**Required task:**
The records that follow must be reproduced in full, exactly as written.

::::

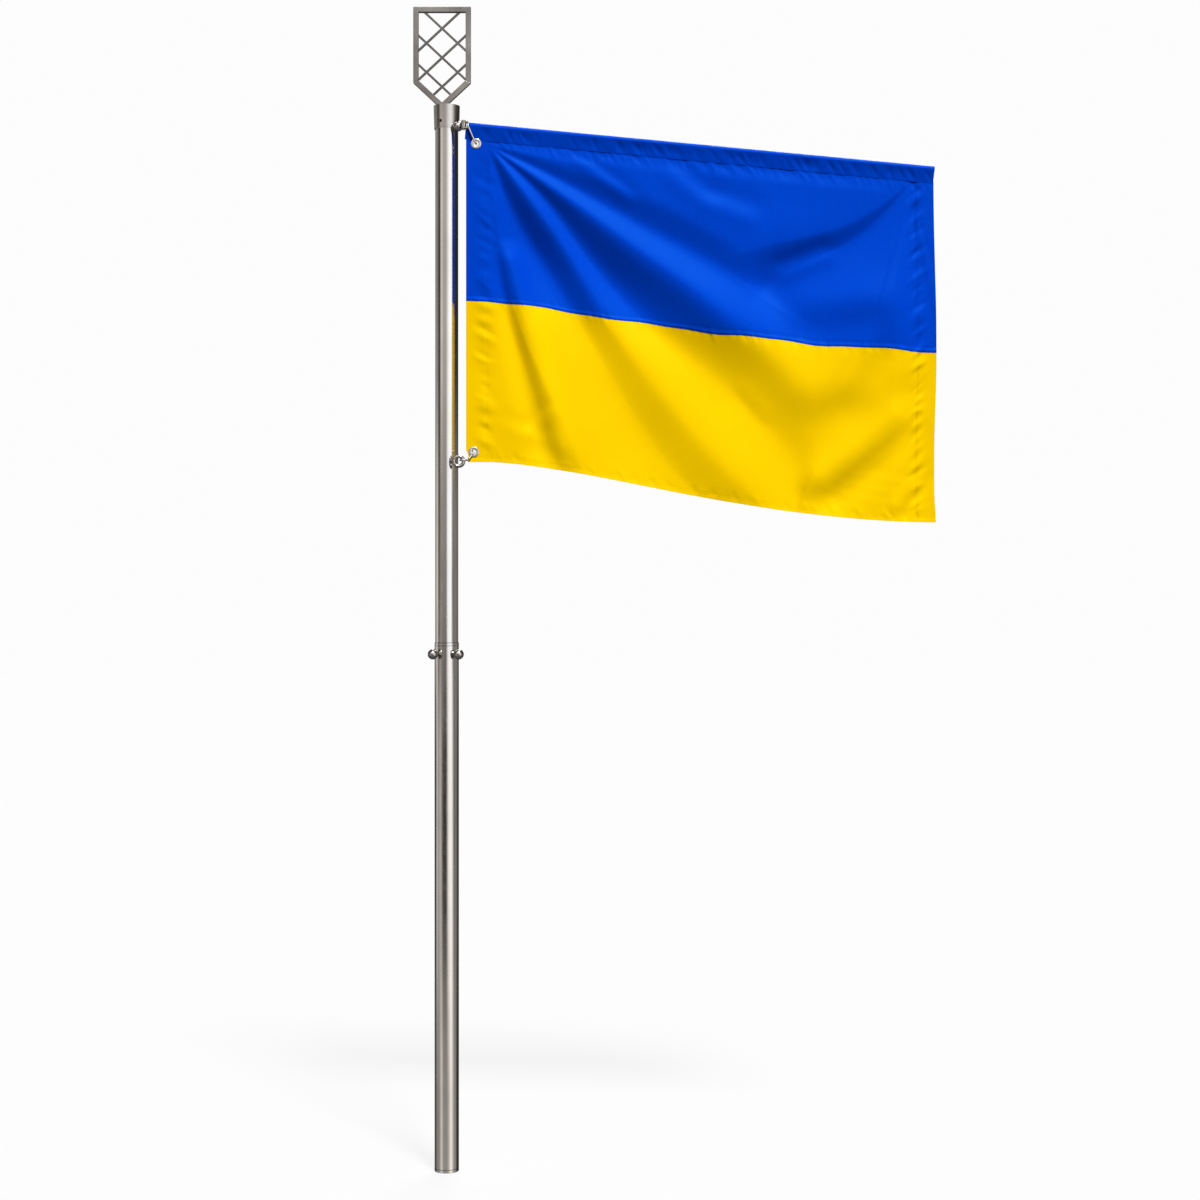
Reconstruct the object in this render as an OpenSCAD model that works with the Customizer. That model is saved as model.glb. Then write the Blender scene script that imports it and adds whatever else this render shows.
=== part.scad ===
// Telescopic display flagpole: two steel tubes, a welded shield finial and a
// two-band flag on a swinging crossbar.
// Origin: centre of the flat underside of the base cap. +Z up, +X along the
// crossbar, -Y towards the side that carries the clamp screws and fittings.

/* [Pole] */
// Outer diameter of the upper tube, which slides inside the lower one
upper_d = 60.3; // [48:0.1:76]
// Wall thickness of the upper tube
upper_wall = 1.5; // [1.2:0.1:3]
// Wall thickness of the lower tube
lower_wall = 1.5; // [1.2:0.1:3]
// Radial clearance of the sliding fit between the tubes
slide_clear = 0.1; // [0.05:0.01:0.1]
// Height of the lower tube's rim above the ground face
rim_z = 1378; // [1100:1:1700]
// Length of the upper tube that shows between the rim and the finial
upper_visible = 1394; // [1100:1:1700]
// Length of the upper tube inside the lower one
insertion = 220; // [150:1:300]
// Height of the turned band below the rim
rim_band = 8.5; // [4:0.5:15]
// Width and depth of the turned groove under that band
rim_groove = 0.6; // [0.3:0.1:0.8]
// Height of the base cap's visible disc
cap_h = 8; // [5:1:15]
// Depth of the base cap's spigot inside the lower tube
cap_spigot = 22; // [15:1:40]
// Chamfer on the base cap and on the rim
edge_chamfer = 0.8; // [0.3:0.1:1]

/* [Clamp screws] */
// Angle of each clamp screw either side of the pole's front
screw_spread = 42; // [35:1:60]
// Distance from the rim down to the clamp screws
screw_drop = 30; // [24:1:45]
// Diameter of each screw's shank
screw_d = 8; // [6:1:10]
// Diameter of each screw's ball head
knob_d = 27; // [22:1:32]
// Distance from the lower tube's surface out to the ball's centre
knob_standoff = 18.2; // [17:0.1:24]
// Diameter of the neck where it meets the tube
knob_neck_d = 11; // [9:0.5:14]

/* [Finial] */
// Height of the collar over the upper tube's end
collar_h = 60; // [45:1:80]
// Wall of the collar at its top
collar_wall_top = 4; // [3:0.1:6]
// Wall of the collar at its lower edge
collar_wall_low = 2.4; // [2:0.1:3]
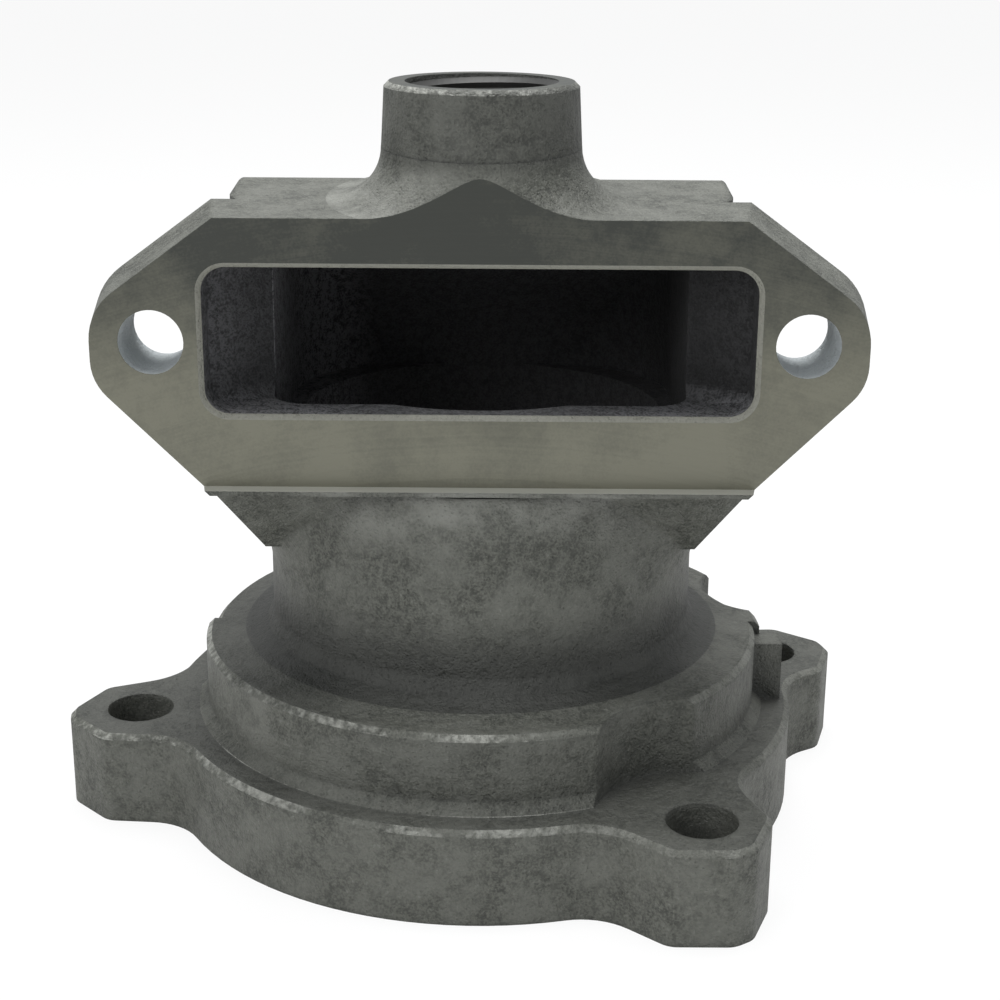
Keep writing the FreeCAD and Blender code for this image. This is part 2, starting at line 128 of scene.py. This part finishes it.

::::

**Task solution:**
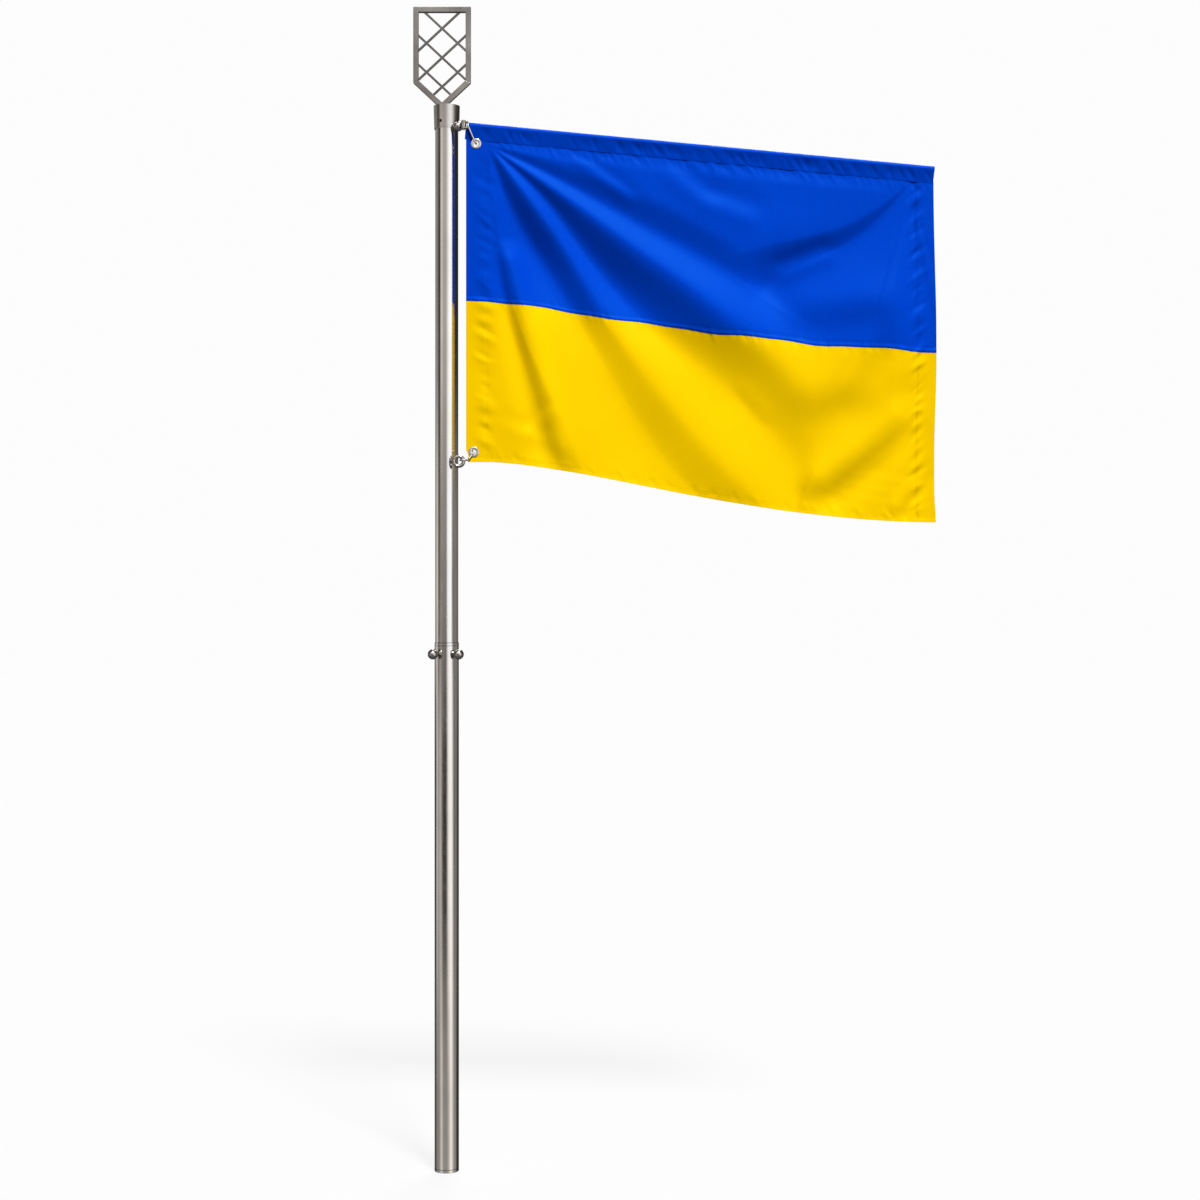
Reconstruct the object in this render as an OpenSCAD model that works with the Customizer. That model is saved as model.glb. Then write the Blender scene script that imports it and adds whatever else this render shows.
=== part.scad ===
// Telescopic display flagpole: two steel tubes, a welded shield finial and a
// two-band flag on a swinging crossbar.
// Origin: centre of the flat underside of the base cap. +Z up, +X along the
// crossbar, -Y towards the side that carries the clamp screws and fittings.

/* [Pole] */
// Outer diameter of the upper tube, which slides inside the lower one
upper_d = 60.3; // [48:0.1:76]
// Wall thickness of the upper tube
upper_wall = 1.5; // [1.2:0.1:3]
// Wall thickness of the lower tube
lower_wall = 1.5; // [1.2:0.1:3]
// Radial clearance of the sliding fit between the tubes
slide_clear = 0.1; // [0.05:0.01:0.1]
// Height of the lower tube's rim above the ground face
rim_z = 1378; // [1100:1:1700]
// Length of the upper tube that shows between the rim and the finial
upper_visible = 1394; // [1100:1:1700]
// Length of the upper tube inside the lower one
insertion = 220; // [150:1:300]
// Height of the turned band below the rim
rim_band = 8.5; // [4:0.5:15]
// Width and depth of the turned groove under that band
rim_groove = 0.6; // [0.3:0.1:0.8]
// Height of the base cap's visible disc
cap_h = 8; // [5:1:15]
// Depth of the base cap's spigot inside the lower tube
cap_spigot = 22; // [15:1:40]
// Chamfer on the base cap and on the rim
edge_chamfer = 0.8; // [0.3:0.1:1]

/* [Clamp screws] */
// Angle of each clamp screw either side of the pole's front
screw_spread = 42; // [35:1:60]
// Distance from the rim down to the clamp screws
screw_drop = 30; // [24:1:45]
// Diameter of each screw's shank
screw_d = 8; // [6:1:10]
// Diameter of each screw's ball head
knob_d = 27; // [22:1:32]
// Distance from the lower tube's surface out to the ball's centre
knob_standoff = 18.2; // [17:0.1:24]
// Diameter of the neck where it meets the tube
knob_neck_d = 11; // [9:0.5:14]

/* [Finial] */
// Height of the collar over the upper tube's end
collar_h = 60; // [45:1:80]
// Wall of the collar at its top
collar_wall_top = 4; // [3:0.1:6]
// Wall of the collar at its lower edge
collar_wall_low = 2.4; // [2:0.1:3]
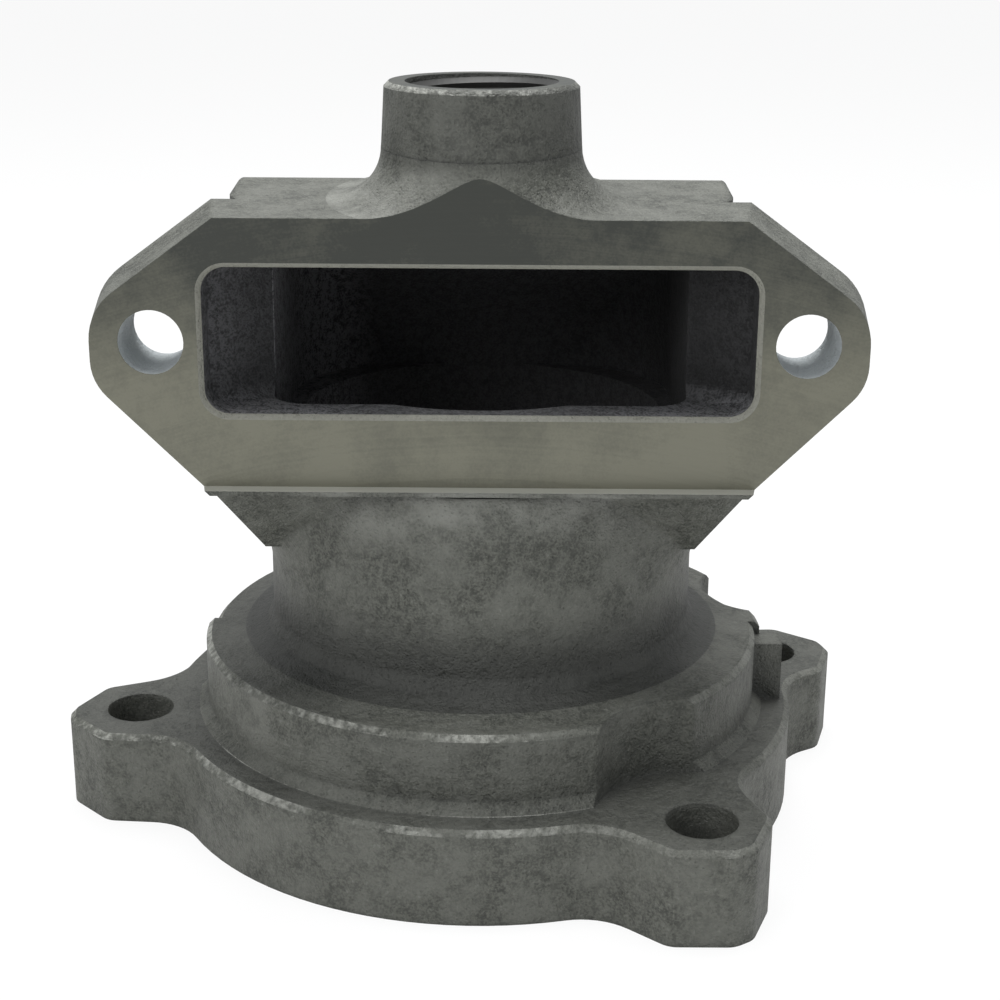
Keep writing the FreeCAD and Blender code for this image. This is part 2, starting at line 128 of scene.py. This part finishes it.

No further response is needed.